O Globo
Uma pena que o Bozo não pratique o debate
de ideias e esteja afastado (desde os tempos de cabo) dos livros. Assim, não
imagino o que pensaria da constatação do filósofo francês Luc Ferry, ministro
da Educação no governo de Jacques Chirac: acabaram as paixões, e lá se foi o
tempo de dar a vida pela política, religião ou qualquer outra criação humana.
Por que motivo você daria sua vida? Ou
melhor: existe algo que vale sua vida?
Outro filósofo, o romano Lúcio Sêneca,
alertava contra as emoções desmedidas. Em sua visão, os exageros dos
sentimentos obnubilam a existência. Pregava algo como o esquecimento das
paixões.
Sêneca, tutor de Nero, foi depois condenado
à morte por seu ex-pupilo, o imperador paranoico, espécie de Bozo da
Antiguidade. Diante da demora do efeito do veneno, rasgou as próprias veias.
Matou-se não por paixão, mas por ética.
Por que ideia alguém hoje tiraria a própria
vida? Para a defesa da pátria?
As indolentes motociatas bozofrênicas emolduram a ausência da paixão política. Em São Paulo, onde até almoço de batizado tem fila, apenas 6 mil e tantos motoqueiros compareceram à convocação. É um nada. Para não pagar pedágio, motoqueiro de final de semana topa até lavar a cabeça. Impressionava, sim, o número de policiais colocados na segurança dos tiozinhos da motocicleta: cerca de 1.500. Algo como um guarda para cada quatro bozominions.
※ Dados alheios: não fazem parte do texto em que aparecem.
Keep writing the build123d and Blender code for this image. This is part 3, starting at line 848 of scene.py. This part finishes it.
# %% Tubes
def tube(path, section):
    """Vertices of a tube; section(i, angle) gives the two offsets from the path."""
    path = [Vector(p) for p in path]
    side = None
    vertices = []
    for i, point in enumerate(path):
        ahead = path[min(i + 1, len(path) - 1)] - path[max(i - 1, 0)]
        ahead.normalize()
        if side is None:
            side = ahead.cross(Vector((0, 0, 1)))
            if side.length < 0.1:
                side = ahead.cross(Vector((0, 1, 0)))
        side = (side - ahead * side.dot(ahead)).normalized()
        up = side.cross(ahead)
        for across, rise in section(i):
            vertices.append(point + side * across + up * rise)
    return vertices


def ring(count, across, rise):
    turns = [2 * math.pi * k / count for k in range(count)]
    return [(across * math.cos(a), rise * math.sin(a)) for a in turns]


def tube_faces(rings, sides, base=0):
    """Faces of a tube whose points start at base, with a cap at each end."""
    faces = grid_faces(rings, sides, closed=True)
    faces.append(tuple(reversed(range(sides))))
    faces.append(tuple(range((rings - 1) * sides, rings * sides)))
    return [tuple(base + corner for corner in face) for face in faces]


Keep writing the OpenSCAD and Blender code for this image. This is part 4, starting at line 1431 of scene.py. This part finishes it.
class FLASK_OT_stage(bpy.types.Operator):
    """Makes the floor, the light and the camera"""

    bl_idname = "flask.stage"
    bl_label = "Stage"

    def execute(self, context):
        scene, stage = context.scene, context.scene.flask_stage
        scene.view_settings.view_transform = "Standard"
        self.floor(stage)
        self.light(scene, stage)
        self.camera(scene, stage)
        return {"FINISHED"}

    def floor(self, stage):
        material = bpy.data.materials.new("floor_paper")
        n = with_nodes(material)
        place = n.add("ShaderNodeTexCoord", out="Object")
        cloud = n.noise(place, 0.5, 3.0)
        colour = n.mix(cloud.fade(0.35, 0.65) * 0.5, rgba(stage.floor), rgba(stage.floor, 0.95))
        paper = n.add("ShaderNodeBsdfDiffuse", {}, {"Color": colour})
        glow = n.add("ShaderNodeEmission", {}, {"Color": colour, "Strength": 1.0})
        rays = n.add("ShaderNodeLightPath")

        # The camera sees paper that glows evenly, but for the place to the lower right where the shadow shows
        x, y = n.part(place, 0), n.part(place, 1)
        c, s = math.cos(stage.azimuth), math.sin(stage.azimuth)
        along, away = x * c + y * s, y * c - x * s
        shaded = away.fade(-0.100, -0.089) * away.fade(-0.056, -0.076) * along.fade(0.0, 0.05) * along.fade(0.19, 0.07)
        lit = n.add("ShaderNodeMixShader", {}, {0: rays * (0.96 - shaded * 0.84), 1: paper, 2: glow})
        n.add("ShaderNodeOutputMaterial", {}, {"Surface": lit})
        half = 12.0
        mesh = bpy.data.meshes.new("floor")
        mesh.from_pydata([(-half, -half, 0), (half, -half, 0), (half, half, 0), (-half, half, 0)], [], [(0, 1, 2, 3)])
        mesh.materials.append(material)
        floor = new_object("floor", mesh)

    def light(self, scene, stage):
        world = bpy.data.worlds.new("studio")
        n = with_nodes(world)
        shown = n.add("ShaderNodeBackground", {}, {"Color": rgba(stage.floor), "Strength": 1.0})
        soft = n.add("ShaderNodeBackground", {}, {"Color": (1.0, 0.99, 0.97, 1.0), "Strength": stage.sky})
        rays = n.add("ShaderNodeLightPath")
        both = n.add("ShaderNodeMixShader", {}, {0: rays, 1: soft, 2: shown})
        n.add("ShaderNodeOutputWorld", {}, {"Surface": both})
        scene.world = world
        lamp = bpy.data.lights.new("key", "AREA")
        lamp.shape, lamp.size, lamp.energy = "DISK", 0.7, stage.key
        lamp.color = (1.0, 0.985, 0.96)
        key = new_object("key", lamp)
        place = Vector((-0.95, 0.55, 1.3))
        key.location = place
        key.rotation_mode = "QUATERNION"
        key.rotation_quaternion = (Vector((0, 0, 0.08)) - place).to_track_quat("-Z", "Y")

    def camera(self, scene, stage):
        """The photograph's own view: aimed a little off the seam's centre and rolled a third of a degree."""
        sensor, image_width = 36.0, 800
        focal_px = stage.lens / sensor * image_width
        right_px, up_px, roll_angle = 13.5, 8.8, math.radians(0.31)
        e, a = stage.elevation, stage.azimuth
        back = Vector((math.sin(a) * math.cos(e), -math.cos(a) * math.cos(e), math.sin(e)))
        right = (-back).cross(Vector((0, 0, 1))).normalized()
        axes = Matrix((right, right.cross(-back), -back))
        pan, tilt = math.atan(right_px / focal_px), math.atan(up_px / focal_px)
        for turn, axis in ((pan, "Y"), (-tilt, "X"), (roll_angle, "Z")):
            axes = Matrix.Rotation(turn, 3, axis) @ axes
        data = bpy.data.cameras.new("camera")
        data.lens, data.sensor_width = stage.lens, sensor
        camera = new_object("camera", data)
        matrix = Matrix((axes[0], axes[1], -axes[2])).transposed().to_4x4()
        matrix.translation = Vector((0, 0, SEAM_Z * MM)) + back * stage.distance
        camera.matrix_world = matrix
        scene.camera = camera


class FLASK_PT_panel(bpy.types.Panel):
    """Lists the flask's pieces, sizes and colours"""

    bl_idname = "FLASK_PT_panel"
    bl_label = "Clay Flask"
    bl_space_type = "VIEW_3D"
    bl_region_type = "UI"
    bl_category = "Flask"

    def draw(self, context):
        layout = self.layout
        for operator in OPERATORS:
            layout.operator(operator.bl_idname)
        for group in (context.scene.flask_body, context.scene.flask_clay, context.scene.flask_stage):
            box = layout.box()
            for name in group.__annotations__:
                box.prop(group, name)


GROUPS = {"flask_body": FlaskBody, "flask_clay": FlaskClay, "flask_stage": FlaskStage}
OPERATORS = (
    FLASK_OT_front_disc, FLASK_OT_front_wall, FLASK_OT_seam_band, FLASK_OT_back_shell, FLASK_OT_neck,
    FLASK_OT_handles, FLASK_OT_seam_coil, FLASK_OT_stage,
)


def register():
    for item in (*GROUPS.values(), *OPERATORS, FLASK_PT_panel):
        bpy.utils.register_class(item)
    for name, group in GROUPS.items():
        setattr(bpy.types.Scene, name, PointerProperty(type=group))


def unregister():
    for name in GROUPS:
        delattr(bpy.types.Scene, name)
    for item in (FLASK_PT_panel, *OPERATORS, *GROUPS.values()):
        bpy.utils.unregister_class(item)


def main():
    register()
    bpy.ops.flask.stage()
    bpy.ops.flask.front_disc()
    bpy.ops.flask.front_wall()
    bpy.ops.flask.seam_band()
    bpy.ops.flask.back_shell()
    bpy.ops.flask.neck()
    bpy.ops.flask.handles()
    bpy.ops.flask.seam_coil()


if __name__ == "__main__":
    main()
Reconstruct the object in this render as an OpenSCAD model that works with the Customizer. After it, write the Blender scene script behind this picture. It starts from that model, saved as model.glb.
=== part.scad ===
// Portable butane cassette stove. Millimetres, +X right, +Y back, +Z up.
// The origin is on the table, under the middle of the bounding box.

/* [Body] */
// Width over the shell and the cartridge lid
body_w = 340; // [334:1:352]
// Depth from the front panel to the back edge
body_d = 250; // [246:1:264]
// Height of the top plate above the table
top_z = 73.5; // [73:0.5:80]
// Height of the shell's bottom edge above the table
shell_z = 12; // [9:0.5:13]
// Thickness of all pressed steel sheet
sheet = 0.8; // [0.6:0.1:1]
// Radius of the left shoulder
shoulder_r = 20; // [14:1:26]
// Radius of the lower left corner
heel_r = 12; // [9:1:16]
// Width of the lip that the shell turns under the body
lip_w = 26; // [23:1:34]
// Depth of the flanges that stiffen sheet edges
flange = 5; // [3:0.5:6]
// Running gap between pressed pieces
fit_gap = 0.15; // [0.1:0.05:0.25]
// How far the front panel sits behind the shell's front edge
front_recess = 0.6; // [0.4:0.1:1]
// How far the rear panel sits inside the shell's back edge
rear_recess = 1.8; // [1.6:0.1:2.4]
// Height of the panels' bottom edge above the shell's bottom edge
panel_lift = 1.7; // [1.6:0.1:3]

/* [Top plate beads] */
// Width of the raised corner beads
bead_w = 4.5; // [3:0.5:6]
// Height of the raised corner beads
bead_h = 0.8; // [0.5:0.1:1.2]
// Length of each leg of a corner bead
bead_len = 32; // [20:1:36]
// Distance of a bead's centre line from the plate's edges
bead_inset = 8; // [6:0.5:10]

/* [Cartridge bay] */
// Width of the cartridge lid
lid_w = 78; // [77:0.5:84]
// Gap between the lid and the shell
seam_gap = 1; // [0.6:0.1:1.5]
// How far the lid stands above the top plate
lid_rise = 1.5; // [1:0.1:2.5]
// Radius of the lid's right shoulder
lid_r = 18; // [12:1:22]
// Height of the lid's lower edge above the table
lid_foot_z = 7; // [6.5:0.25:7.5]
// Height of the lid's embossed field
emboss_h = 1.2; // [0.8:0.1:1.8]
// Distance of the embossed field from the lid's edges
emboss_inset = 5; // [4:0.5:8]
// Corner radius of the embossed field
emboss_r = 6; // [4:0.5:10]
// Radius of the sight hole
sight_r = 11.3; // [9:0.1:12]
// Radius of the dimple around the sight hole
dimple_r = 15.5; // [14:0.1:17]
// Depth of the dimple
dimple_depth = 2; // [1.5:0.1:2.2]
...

Nos Estados Unidos, a invasão do Capitólio
impressionou mais pelas fantasias dos militantes que pelo número de sediciosos.
Durante meses, Trump fez sua convocação para o ato, e o que se viu era uma
plateia inferior a uma final de Super Bowl.
A queda do Muro de Berlim, em 1989, talvez
possa ser o marco do fim das grandes paixões. Ali se viu a ruína de um projeto
equivocado, corrompido por ganância, hipocrisia e autoritarismo. Além da falta
de liberdade. Os bolcheviques quiseram matar algo imanente ao ser humano, a
curiosidade em descobrir o novo. Não houvesse iniciativa, o Homo sapiens ainda
viveria nas cavernas.
A decepção com o retrato da razia
soviética, vista como inauguração da era do individualismo, consagra, na década
de 1980, o espírito do yuppie — o canibalismo das relações, o marketing pessoal
e a ostentação opaca das marcas.
O fim de um sonho coletivo, ao dar lugar
apenas a uma aventura individual, curiosamente ressuscita modelos deixados à
margem pelos movimentos da década de 1960. Como boias de sobrevivência de um
mundo perdido, retornam à baila a dita família papai-mamãe e, ainda, a religião
(de resultados).
Quem se habilita a perder a vida pela
família ou pela religião? Vai longe esse tempo. Nem o Malafaia nos daria essa
graça.
A dinâmica da sociedade e a entrada na era
digital (imagine, em 20 anos saímos do fax para a inteligência artificial) por
certo repetem o mesmo receio do futuro experimentado pelos ingleses à beira da
Revolução Industrial. Um medo que resultou em algumas das ideias e análises de
Karl Marx, quando também explodiram tensões religiosas, nacionalistas e
políticas.
Ao contrário daquele momento da História,
quando foram gestadas grandes ideias (ou utopias), do liberalismo ao
socialismo, o individualismo da contemporaneidade oferece os conceitos de
cloroquina e da Terra plana. Mais motociatas nos fins de semana. No lugar de
vacinas, passeios com dinheiro público.
Talvez antes houvesse razão em dar a vida
pela revolução ou na crença de uma instância celestial. Mas são utopias
dissolvidas na história construída pelo próprio homem. Ao inventar Deus e
depois matá-lo; ao se ver incapaz de trazer o paraíso celestial ao plano
terrestre, entregou suas utopias maiores para abraçar sonhos mesquinhos.
Basta olhar em volta. Não precisa ir muito
longe.
Hoje o Bozo oferece pedágio livre aos
motoqueiros! Linha de crédito barato apenas para os policiais. Sombra e água
fresca para os militares. Ancorado em seu terceiro casamento, defende a família
— mas qual delas? (Vale lembrar que comunista casa menos.) Um crédulo de
Malafaia, quer armas para toda a população. Dizia que a ditadura militar matou
poucos opositores, e agora seu governo está diante da cifra de mais de 500 mil
mortos. Em breve, a nota de três reais com a estampa do Queiroz.